▸ **WHAT IS REQUIRED**: Transcribe, exactly as they appear, the line that contains "The Blender code", the line that contains "onto the card.", and every line in between, and nothing else.
──────── MATERIAL PROVIDED ────────
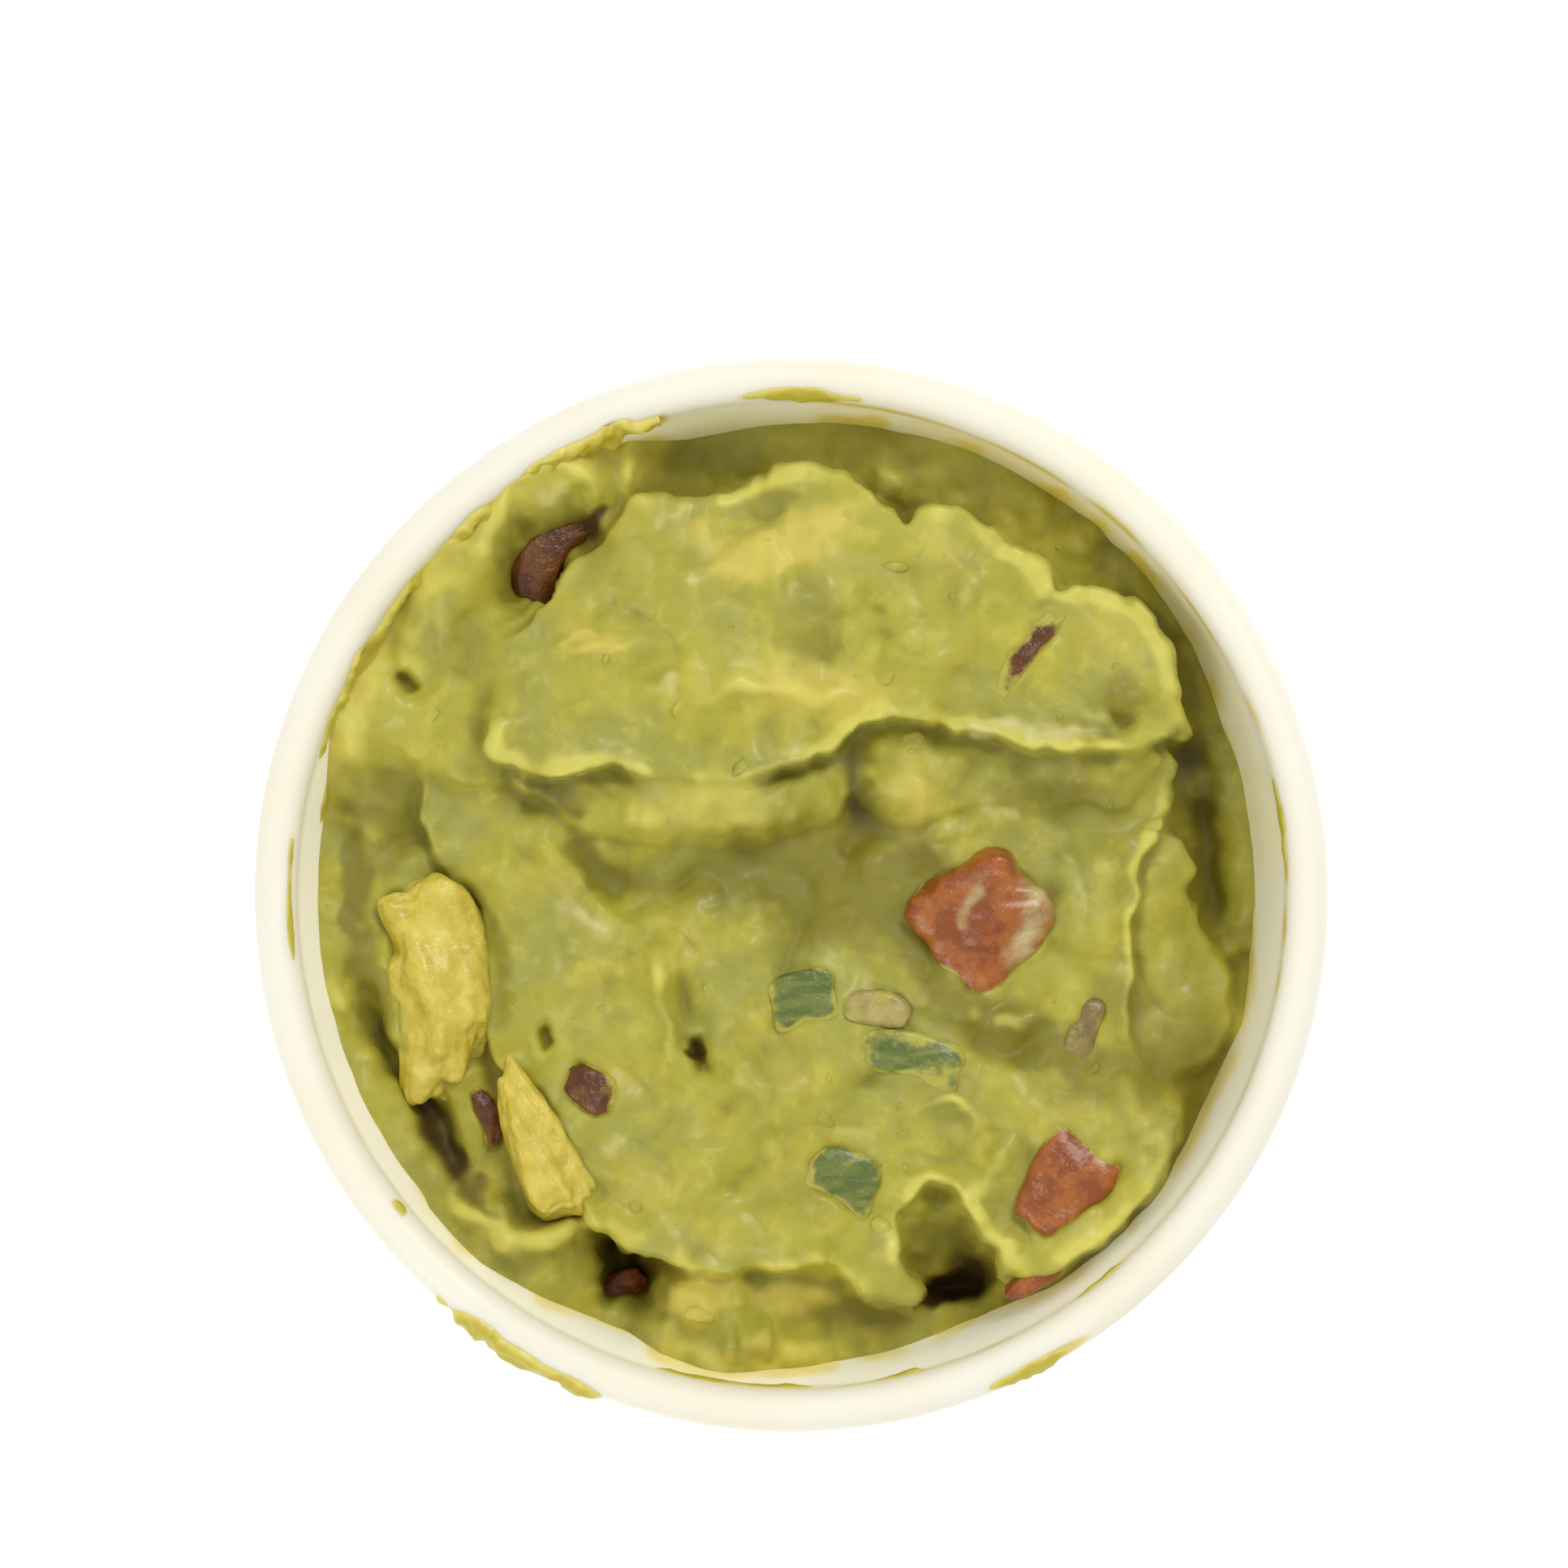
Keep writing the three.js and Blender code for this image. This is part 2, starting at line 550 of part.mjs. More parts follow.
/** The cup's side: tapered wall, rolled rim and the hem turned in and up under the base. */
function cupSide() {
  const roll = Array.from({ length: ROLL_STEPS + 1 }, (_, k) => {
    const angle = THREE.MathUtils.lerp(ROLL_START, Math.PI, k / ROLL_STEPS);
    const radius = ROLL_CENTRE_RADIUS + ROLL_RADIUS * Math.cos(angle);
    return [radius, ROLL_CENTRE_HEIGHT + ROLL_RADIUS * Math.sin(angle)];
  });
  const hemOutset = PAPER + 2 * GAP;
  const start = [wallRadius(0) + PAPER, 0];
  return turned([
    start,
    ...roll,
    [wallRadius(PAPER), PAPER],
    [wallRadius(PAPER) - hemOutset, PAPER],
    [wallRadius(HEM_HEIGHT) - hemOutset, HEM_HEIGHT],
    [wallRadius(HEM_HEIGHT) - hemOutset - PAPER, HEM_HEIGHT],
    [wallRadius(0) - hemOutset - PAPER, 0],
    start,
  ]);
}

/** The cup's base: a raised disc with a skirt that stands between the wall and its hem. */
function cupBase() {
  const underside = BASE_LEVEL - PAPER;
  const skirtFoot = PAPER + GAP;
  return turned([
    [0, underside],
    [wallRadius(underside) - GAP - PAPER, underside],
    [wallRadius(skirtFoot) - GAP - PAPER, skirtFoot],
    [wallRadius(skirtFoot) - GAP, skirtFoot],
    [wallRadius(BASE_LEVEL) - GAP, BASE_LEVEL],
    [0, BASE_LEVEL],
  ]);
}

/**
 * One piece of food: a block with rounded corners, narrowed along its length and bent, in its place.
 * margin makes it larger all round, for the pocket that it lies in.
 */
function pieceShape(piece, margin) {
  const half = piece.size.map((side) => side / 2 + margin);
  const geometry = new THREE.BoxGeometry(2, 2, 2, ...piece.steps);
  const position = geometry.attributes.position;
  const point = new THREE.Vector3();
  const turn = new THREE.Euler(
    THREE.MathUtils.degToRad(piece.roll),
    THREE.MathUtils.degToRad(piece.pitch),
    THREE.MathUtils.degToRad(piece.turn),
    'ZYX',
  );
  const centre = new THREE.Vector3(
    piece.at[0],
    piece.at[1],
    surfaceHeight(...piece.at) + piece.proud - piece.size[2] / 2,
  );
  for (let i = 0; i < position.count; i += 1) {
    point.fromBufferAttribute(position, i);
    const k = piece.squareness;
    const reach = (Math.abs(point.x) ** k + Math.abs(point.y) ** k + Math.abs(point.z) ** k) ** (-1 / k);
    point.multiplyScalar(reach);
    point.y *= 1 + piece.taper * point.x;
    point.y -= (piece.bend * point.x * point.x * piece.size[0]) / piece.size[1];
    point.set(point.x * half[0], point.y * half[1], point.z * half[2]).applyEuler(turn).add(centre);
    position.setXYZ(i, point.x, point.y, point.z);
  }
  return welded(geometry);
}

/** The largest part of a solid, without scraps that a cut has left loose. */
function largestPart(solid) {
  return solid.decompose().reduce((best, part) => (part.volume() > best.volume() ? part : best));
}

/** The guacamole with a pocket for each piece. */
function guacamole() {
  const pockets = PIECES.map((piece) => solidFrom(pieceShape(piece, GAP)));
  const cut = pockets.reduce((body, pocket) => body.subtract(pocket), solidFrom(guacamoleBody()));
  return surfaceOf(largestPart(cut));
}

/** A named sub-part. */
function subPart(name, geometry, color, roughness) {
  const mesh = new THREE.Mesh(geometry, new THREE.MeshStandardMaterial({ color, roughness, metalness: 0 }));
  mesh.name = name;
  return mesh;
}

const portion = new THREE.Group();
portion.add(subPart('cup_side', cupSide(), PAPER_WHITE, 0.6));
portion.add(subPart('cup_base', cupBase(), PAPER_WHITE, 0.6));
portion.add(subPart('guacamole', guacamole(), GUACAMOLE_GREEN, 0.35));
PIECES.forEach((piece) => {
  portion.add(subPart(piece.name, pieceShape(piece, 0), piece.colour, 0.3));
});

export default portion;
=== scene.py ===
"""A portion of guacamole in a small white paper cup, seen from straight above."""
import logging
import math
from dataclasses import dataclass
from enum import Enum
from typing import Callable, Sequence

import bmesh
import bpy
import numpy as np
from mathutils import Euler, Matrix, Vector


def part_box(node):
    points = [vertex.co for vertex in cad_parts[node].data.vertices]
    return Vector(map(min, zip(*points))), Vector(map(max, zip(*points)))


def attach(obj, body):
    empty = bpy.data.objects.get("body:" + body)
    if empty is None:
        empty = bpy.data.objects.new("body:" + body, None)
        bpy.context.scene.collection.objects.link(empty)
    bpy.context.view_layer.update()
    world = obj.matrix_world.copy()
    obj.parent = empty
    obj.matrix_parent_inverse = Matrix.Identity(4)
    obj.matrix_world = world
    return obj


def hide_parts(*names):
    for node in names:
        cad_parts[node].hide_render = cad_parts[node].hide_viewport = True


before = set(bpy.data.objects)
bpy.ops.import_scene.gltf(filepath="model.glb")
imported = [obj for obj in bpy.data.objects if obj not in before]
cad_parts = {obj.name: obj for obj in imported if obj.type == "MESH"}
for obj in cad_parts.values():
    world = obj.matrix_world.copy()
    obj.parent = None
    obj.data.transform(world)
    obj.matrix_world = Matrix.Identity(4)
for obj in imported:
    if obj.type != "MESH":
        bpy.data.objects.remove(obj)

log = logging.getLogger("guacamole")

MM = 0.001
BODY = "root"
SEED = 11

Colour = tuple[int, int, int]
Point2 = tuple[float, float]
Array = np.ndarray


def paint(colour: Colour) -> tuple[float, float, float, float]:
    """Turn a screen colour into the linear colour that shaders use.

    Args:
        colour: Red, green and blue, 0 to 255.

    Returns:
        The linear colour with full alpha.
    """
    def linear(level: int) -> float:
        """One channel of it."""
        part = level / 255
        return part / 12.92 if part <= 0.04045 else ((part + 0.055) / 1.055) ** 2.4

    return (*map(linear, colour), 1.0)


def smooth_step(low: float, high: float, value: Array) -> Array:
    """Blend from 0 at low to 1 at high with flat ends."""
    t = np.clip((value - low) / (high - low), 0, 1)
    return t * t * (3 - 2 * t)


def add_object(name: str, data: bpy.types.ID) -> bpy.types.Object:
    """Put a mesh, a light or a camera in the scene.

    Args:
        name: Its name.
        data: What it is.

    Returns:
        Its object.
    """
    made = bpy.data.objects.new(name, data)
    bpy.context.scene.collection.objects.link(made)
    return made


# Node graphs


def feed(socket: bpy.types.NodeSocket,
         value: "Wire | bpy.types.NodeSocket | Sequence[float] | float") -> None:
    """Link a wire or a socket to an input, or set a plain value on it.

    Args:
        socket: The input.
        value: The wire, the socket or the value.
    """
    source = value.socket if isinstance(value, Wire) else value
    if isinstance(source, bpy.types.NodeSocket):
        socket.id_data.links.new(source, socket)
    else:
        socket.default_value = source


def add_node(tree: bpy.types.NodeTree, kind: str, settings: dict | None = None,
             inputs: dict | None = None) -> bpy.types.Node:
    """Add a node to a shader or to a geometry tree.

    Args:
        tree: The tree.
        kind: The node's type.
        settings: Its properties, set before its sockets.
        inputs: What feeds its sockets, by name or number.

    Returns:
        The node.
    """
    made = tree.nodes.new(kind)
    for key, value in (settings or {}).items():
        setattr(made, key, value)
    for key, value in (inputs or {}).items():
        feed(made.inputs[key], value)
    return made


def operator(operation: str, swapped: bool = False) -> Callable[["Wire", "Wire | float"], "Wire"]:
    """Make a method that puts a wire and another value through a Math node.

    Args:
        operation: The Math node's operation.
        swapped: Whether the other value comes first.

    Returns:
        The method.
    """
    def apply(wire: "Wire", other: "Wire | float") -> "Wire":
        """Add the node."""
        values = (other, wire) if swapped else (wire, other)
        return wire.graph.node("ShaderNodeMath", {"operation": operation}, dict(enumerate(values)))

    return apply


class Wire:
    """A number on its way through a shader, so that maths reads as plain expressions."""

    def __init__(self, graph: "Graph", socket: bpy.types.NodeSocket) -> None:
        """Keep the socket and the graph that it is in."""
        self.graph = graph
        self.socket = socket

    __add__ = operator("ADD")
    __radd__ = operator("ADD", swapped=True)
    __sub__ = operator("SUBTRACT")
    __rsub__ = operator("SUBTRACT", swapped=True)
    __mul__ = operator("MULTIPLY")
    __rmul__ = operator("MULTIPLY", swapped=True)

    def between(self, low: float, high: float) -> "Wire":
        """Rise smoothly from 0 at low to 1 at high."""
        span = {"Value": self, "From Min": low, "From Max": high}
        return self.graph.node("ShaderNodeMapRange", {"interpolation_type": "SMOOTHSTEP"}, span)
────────
──────── MATERIAL PROVIDED ────────
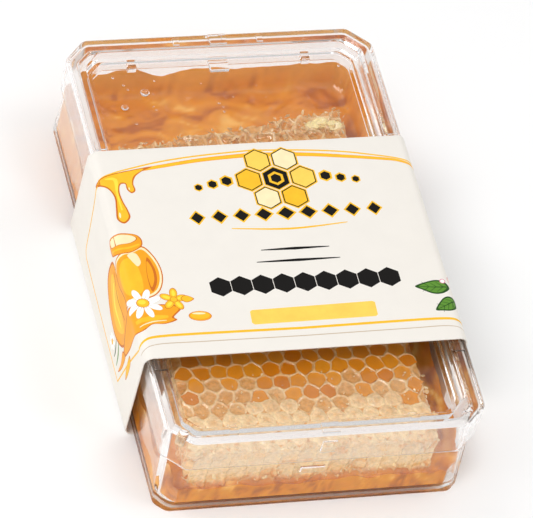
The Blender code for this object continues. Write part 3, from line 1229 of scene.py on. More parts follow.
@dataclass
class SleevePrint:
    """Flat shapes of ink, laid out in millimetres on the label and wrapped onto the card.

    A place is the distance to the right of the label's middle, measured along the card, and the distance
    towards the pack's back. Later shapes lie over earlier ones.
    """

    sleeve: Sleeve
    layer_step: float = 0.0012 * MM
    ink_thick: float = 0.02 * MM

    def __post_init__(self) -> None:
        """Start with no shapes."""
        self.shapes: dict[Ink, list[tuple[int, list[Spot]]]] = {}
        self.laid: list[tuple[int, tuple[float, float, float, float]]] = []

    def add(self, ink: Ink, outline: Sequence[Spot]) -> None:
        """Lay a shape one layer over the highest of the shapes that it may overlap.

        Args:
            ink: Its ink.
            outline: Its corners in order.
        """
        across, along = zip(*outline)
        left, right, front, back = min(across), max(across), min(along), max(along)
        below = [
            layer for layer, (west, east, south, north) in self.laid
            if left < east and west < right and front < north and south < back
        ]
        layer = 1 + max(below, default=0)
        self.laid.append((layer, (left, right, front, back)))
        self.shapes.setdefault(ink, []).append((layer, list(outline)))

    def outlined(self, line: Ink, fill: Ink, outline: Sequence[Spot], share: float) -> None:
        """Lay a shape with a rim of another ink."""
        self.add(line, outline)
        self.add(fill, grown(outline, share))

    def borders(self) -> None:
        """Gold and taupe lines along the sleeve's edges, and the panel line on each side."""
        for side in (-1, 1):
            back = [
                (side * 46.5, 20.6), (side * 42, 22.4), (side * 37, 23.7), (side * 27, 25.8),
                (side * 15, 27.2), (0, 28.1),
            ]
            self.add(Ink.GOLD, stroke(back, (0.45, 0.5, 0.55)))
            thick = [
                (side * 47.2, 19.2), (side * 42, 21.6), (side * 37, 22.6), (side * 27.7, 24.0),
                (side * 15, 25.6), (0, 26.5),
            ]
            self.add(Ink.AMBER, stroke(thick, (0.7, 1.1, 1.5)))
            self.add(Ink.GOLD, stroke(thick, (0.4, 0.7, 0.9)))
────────
▸ **RESPONSE**:
The Blender code for this object continues. Write part 3, from line 1229 of scene.py on. More parts follow.
@dataclass
class SleevePrint:
    """Flat shapes of ink, laid out in millimetres on the label and wrapped onto the card.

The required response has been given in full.